The request
Read the lines below. Copy out any that hold the string "piece".

= = = = = = =

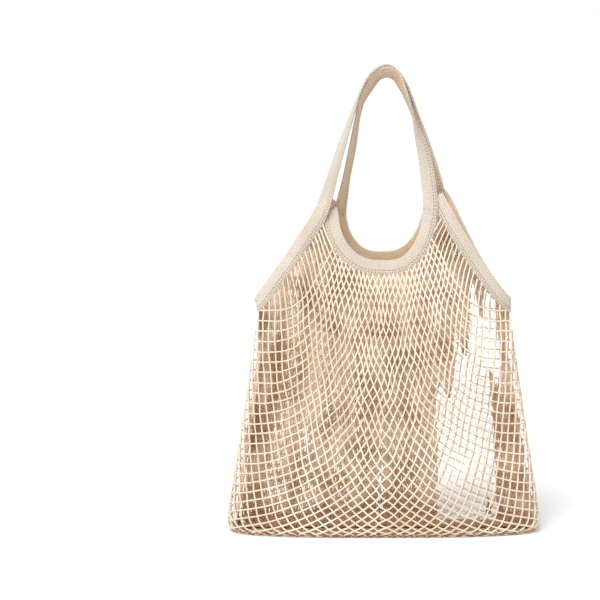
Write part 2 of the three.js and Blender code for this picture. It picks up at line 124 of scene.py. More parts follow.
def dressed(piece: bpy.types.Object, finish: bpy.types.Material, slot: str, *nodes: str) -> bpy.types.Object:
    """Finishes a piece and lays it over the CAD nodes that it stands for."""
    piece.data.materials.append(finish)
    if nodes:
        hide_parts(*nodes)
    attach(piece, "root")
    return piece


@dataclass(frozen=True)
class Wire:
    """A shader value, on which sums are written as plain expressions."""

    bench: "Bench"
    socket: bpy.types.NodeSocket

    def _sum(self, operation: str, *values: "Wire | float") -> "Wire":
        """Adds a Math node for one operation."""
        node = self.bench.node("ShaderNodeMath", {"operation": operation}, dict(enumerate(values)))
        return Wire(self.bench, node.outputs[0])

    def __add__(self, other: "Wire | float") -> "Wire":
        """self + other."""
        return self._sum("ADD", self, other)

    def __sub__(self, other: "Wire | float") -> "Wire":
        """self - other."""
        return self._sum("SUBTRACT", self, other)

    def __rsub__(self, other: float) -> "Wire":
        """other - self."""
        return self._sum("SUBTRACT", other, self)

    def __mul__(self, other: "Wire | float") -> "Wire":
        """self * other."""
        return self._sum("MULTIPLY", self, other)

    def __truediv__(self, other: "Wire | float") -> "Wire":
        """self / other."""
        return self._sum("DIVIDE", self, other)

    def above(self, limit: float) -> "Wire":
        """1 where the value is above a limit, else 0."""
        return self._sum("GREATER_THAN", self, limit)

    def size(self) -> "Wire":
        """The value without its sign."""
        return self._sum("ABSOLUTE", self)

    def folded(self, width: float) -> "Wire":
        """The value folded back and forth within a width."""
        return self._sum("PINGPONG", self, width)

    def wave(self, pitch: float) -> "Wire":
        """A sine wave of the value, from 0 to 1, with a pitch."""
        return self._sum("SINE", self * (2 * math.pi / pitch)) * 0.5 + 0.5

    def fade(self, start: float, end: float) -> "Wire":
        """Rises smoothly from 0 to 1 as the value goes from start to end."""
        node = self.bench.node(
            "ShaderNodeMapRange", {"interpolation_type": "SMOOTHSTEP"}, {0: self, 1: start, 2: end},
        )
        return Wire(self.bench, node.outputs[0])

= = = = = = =

Expected output
def dressed(piece: bpy.types.Object, finish: bpy.types.Material, slot: str, *nodes: str) -> bpy.types.Object:
    """Finishes a piece and lays it over the CAD nodes that it stands for."""
    piece.data.materials.append(finish)
    attach(piece, "root")
    return piece